Benji Mauer, one of the founders of Make Shift, says “Equus” is the first play produced in the space.

“As a cooperative, we all have a say in whether or not to rent the space,” he says. “But the subject of the play and the theater company’s mission seem to match our own.”

Make Shift Boston’s mission, says Mauer, is to support social justice and creative collaboration. While that primarily means offering workspaces to members, Mauer says Make Shift, which has been at the Columbus Avenue location since 2011, also hosts or rents out its space for events such as poetry readings, film screenings, and other get-togethers that emerge from the interests of the members.
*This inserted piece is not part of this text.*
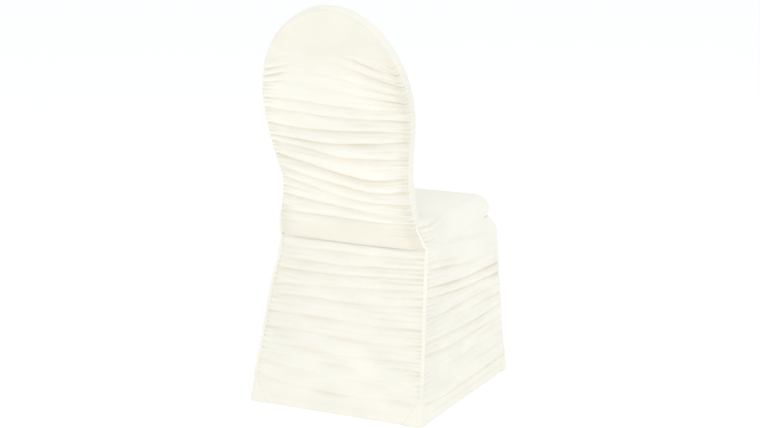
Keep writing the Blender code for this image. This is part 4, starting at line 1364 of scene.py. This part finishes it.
def knit_group():
    """A node group for the knit: its colour with painted shade in the hollows, roughness and fine
    height.
    """
    if KNIT_GROUP in bpy.data.node_groups:
        return bpy.data.node_groups[KNIT_GROUP]
    tree = bpy.data.node_groups.new(KNIT_GROUP, "ShaderNodeTree")
    for name, kind, default in (
        ("Ivory", "NodeSocketColor", (0.93, 0.90, 0.80, 1.0)),
        ("Shaded", "NodeSocketColor", (0.80, 0.74, 0.60, 1.0)),
        ("Hollow tint", "NodeSocketFloat", 0.5),
        ("Wales per metre", "NodeSocketFloat", 900.0),
    ):
        socket = tree.interface.new_socket(name=name, in_out="INPUT", socket_type=kind)
        socket.default_value = default
    for name, kind in (("Color", "Color"), ("Roughness", "Float"), ("Height", "Float")):
        tree.interface.new_socket(name=name, in_out="OUTPUT", socket_type="NodeSocket" + kind)
    given = add_node(tree, "NodeGroupInput")
    result = add_node(tree, "NodeGroupOutput")
    coords = add_node(tree, "ShaderNodeTexCoord")
    cloud = add_node(tree, "ShaderNodeTexNoise", {"Scale": 9.0, "Detail": 3.0})
    speck = add_node(tree, "ShaderNodeTexNoise", {"Scale": 420.0, "Detail": 4.0})
    connect(tree, (coords, "Object", cloud, "Vector"), (coords, "Object", speck, "Vector"))

    # colour: painted shade, deeper in the hollows, with faint clouds and flecks
    hollow = add_node(tree, "ShaderNodeAttribute", attribute_name="hollow")
    tint = add_node(tree, "ShaderNodeMath", operation="MULTIPLY")
    base = add_node(tree, "ShaderNodeMix", data_type="RGBA")
    middle = {"From Min": 0.3, "From Max": 0.7}
    shade = add_node(tree, "ShaderNodeMapRange", {**middle, "To Min": 0.965, "To Max": 1.02})
    fleck = add_node(tree, "ShaderNodeMapRange", {**middle, "To Min": 0.985, "To Max": 1.01})
    both = add_node(tree, "ShaderNodeMath", operation="MULTIPLY")
    scaled = add_node(tree, "ShaderNodeVectorMath", operation="SCALE")
    rough = add_node(tree, "ShaderNodeMapRange", {"To Min": 0.66, "To Max": 0.82})
    connect(
        tree,
        (hollow, "Fac", tint, 0), (given, "Hollow tint", tint, 1),
        (tint, "Value", base, "Factor"), (given, "Ivory", base, 6), (given, "Shaded", base, 7),
        (cloud, "Fac", shade, "Value"), (speck, "Fac", fleck, "Value"),
        (shade, "Result", both, 0), (fleck, "Result", both, 1),
        (base, 2, scaled, 0), (both, "Value", scaled, "Scale"),
        (scaled, "Vector", result, "Color"),
        (cloud, "Fac", rough, "Value"), (rough, "Result", result, "Roughness"),
    )

    # height: the wales and courses of the knit, and a little fuzz
    wales = add_node(tree, "ShaderNodeVectorMath", operation="SCALE")
    split = add_node(tree, "ShaderNodeSeparateXYZ")
    loops = add_node(tree, "ShaderNodeMath", {1: 0.55}, operation="MULTIPLY_ADD")
    fuzz = add_node(tree, "ShaderNodeMath", {1: 1.2}, operation="MULTIPLY_ADD")
    connect(
        tree,
        (coords, "UV", wales, 0), (given, "Wales per metre", wales, "Scale"),
        (wales, "Vector", split, "Vector"),
    )
    for axis, rate, into in (("X", 2 * math.pi, 2), ("Y", 2.6 * math.pi, 0)):
        times = add_node(tree, "ShaderNodeMath", {1: rate}, operation="MULTIPLY")
        wave = add_node(tree, "ShaderNodeMath", operation="SINE")
        connect(tree, (split, axis, times, 0), (times, "Value", wave, 0))
        connect(tree, (wave, "Value", loops, into))
    connect(
        tree,
        (speck, "Fac", fuzz, 0), (loops, "Value", fuzz, 2), (fuzz, "Value", result, "Height"),
    )
    return tree


def new_material(name):
    """A new material with its node tree and its shader."""
    material = bpy.data.materials.new(name)
    material.use_nodes = True
    return material, material.node_tree, material.node_tree.nodes["Principled BSDF"]


def knit_material(name):
    """A matte ivory knit: plain, gathered in a binding, or doubled in a pocket."""
    if name in bpy.data.materials:
        return bpy.data.materials[name]
    colours = settings()[1]
    finish = FINISHES[name]
    material, tree, shader = new_material(name)
    set_values(shader, {
        "Metallic": 0.0, "Specular IOR Level": 0.25, "Sheen Weight": 0.18, "Sheen Roughness": 0.45,
    })
    # bright: the binding's ivory is painted a little lighter, a painted highlight
    ivory = (min(value * finish.bright, 1.0) for value in colours.ivory)
    knit = add_node(tree, "ShaderNodeGroup", {
        "Ivory": (*ivory, 1.0), "Shaded": (*colours.painted_shade, 1.0),
        "Hollow tint": finish.hollow_tint, "Wales per metre": finish.wales,
    }, node_tree=knit_group())
    bump = add_node(tree, "ShaderNodeBump", {"Strength": finish.bump, "Distance": 0.3 * MM})
    connect(
        tree,
        (knit, "Height", bump, "Height"), (bump, "Normal", shader, "Normal"),
        (knit, "Color", shader, "Base Color"), (knit, "Roughness", shader, "Roughness"),
    )
    return material


def thread_material():
    """Sewing thread with a faint twist."""
    if "ivory_thread" in bpy.data.materials:
        return bpy.data.materials["ivory_thread"]
    thread = settings()[1].thread
    material, tree, shader = new_material("ivory_thread")
    set_values(shader, {"Sheen Weight": 0.1, "Roughness": 0.6})
    coords = add_node(tree, "ShaderNodeTexCoord")
    grain = add_node(tree, "ShaderNodeTexNoise", {"Scale": 900.0})
    shades = {6: (*(value * 0.94 for value in thread), 1.0), 7: (*thread, 1.0)}
    ramp = add_node(tree, "ShaderNodeMix", shades, data_type="RGBA")
    connect(
        tree,
        (coords, "Object", grain, "Vector"), (grain, "Fac", ramp, "Factor"),
        (ramp, 2, shader, "Base Color"),
    )
    return material


def make_floor():
    """A pale floor that fades into the surroundings."""
    bpy.ops.object.select_all(action="DESELECT")
    bpy.ops.mesh.primitive_circle_add(
        vertices=96, radius=FLOOR_RADIUS, fill_type="NGON", location=(0, 0, 0)
    )
    floor = bpy.context.object
    floor.name = "studio_floor"
    material, _, shader = new_material("studio_floor")
    set_values(shader, {
        "Base Color": (*settings()[1].floor, 1.0), "Roughness": 0.9,
        "Emission Color": (1.0, 1.0, 1.0, 1.0), "Emission Strength": FLOOR_GLOW,
    })
    floor.data.materials.append(material)


def make_surroundings(scene, ambient):
    """White surroundings, a little cooler in the light that they give than to the camera."""
    world = scene.world or bpy.data.worlds.new("studio")
    scene.world = world
    world.use_nodes = True
    tree = world.node_tree
    tree.nodes.clear()
    lighting = add_node(
        tree, "ShaderNodeBackground", {"Strength": ambient, "Color": (0.965, 0.985, 1.0, 1.0)}
    )
    backdrop = add_node(
        tree, "ShaderNodeBackground", {"Strength": 1.0, "Color": (1.0, 1.0, 1.0, 1.0)}
    )
    path = add_node(tree, "ShaderNodeLightPath")
    choose = add_node(tree, "ShaderNodeMixShader")
    output = add_node(tree, "ShaderNodeOutputWorld")
    connect(
        tree,
        (path, "Is Camera Ray", choose, "Fac"), (lighting, "Background", choose, 1),
        (backdrop, "Background", choose, 2), (choose, "Shader", output, "Surface"),
    )


def make_stage():
    """A pale floor, white surroundings, two large soft lights and the camera."""
    stage = settings()[2]
    scene = bpy.context.scene
    scene.view_settings.view_transform = "Standard"
    make_floor()
    make_surroundings(scene, stage.ambient)
    for name, power, place, colour in (
        ("soft_key", stage.key, (-0.2, 4.2, 2.0), (1.0, 0.975, 0.93)),
        ("soft_fill", stage.fill, (-2.2, -1.0, 4.2), (1.0, 0.985, 0.95)),
    ):
        data = bpy.data.lights.new(name, "AREA")
        data.shape = "DISK"
        data.size = LIGHT_SIZE
        data.color = colour
        data.energy = power
        light = bpy.data.objects.new(name, data)
        scene.collection.objects.link(light)
        light.location = place
        aim = Vector(LIGHT_TARGET) - light.location
        light.rotation_euler = aim.to_track_quat("-Z", "Y").to_euler()

    lens = bpy.data.cameras.new("catalogue_camera")
    lens.sensor_width = 36.0
    lens.lens = CAMERA_LENS
    lens.clip_end = 60.0
    camera = bpy.data.objects.new("catalogue_camera", lens)
    scene.collection.objects.link(camera)
    camera.location = CAMERA_PLACE
    level = math.cos(CAMERA_PITCH)
    aim = Vector(
        (math.sin(CAMERA_YAW) * level, -math.cos(CAMERA_YAW) * level, -math.sin(CAMERA_PITCH))
    )
    camera.rotation_euler = aim.to_track_quat("-Z", "Y").to_euler()
    scene.camera = camera


class COVER_OT_back_front(bpy.types.Operator):
    """Make the front of the back, which wraps its edge"""

    bl_idname = "cover.back_front"
    bl_label = "Front of the Back"

    def execute(self, context):
        make_back_front()
        return {"FINISHED"}


class COVER_OT_ruched_back(bpy.types.Operator):
    """Make the ruched rear of the back and its plain band"""

    bl_idname = "cover.ruched_back"
    bl_label = "Ruched Back"

    def execute(self, context):
        make_ruched_back()
        return {"FINISHED"}


class COVER_OT_seat(bpy.types.Operator):
    """Make the cloth over the seat"""

    bl_idname = "cover.seat"
    bl_label = "Seat"

    def execute(self, context):
        make_seat()
        return {"FINISHED"}


class COVER_OT_skirts(bpy.types.Operator):
    """Make the four ruched skirts"""

    bl_idname = "cover.skirts"
    bl_label = "Skirts"

    def execute(self, context):
        make_skirts()
        return {"FINISHED"}


class COVER_OT_corner_gathers(bpy.types.Operator):
    """Make the gathered bindings down the rear corners"""

    bl_idname = "cover.corner_gathers"
    bl_label = "Corner Gathers"

    def execute(self, context):
        make_corner_gathers()
        return {"FINISHED"}


class COVER_OT_foot_pockets(bpy.types.Operator):
    """Make the corner patches that the feet stand in"""

    bl_idname = "cover.foot_pockets"
    bl_label = "Foot Pockets"

    def execute(self, context):
        make_foot_pockets()
        return {"FINISHED"}


class COVER_OT_stitching(bpy.types.Operator):
    """Make the stitches of the hems and the band"""

    bl_idname = "cover.stitching"
    bl_label = "Stitching"

    def execute(self, context):
        make_stitching()
        return {"FINISHED"}


class COVER_OT_stage(bpy.types.Operator):
    """Make the floor, the light and the camera"""

    bl_idname = "cover.stage"
    bl_label = "Stage"

    def execute(self, context):
        make_stage()
        return {"FINISHED"}


class COVER_PT_panel(bpy.types.Panel):
    """Lists the cover's pieces and their sizes"""

    bl_idname = "COVER_PT_panel"
    bl_label = "Chair Cover"
    bl_space_type = "VIEW_3D"
    bl_region_type = "UI"
    bl_category = "Chair Cover"

    def draw(self, context):
        layout = self.layout
        for group in settings():
            box = layout.box()
            for name in group.__annotations__:
                box.prop(group, name)
        for operator in OPERATORS:
            layout.operator(operator.bl_idname)


GROUPS = (CoverSizes, CoverColours, CoverStage)
OPERATORS = (
    COVER_OT_seat,
    COVER_OT_back_front,
    COVER_OT_ruched_back,
    COVER_OT_skirts,
    COVER_OT_corner_gathers,
    COVER_OT_foot_pockets,
    COVER_OT_stitching,
    COVER_OT_stage,
)
CLASSES = GROUPS + OPERATORS + (COVER_PT_panel,)


def register():
    for made in CLASSES:
        bpy.utils.register_class(made)
    bpy.types.Scene.cover_sizes = bpy.props.PointerProperty(type=CoverSizes)
    bpy.types.Scene.cover_colours = bpy.props.PointerProperty(type=CoverColours)
    bpy.types.Scene.cover_stage = bpy.props.PointerProperty(type=CoverStage)


def unregister():
    del bpy.types.Scene.cover_stage
    del bpy.types.Scene.cover_colours
    del bpy.types.Scene.cover_sizes
    for made in reversed(CLASSES):
        bpy.utils.unregister_class(made)


def main():
    register()
    bpy.ops.cover.seat()
    bpy.ops.cover.back_front()
    bpy.ops.cover.ruched_back()
    bpy.ops.cover.skirts()
    bpy.ops.cover.corner_gathers()
    bpy.ops.cover.foot_pockets()
    bpy.ops.cover.stitching()
    bpy.ops.cover.stage()


if __name__ == "__main__":
    main()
“Our members include people who are involved in Jewish Voices for Peace, others who are advocating for prison reform, a photojournalist, and a Web designer,” he says. “We’re currently interested in adding new members to encourage a mix.”

The notion of co-working spaces has become popular among the entrepreneurial crowd, but Mauer points out that Make Shift’s “emphasis is on the intersection of creativity and social justice.”

“People may come here to have a space to get their work done, but we’ve had some interesting and very successful collaborations come out of it.”

Hibernian Hall residency for Parker

Actor, director, and producer Jacqui Parker has been named playwright-in-residence at Roxbury’s Hibernian Hall for 2015-16. Parker will write and direct two plays during her residency. The first, “Roads to Wisdom,” celebrates life stories of elders in Roxbury and will be presented at Hibernian Hall May 14-17, followed by a staged reading of “A Crack in the Blue Wall,” July 9-12, which explores the impact of the shooting of a young black male by a white police officer. The reading will be followed by a fully staged production in November.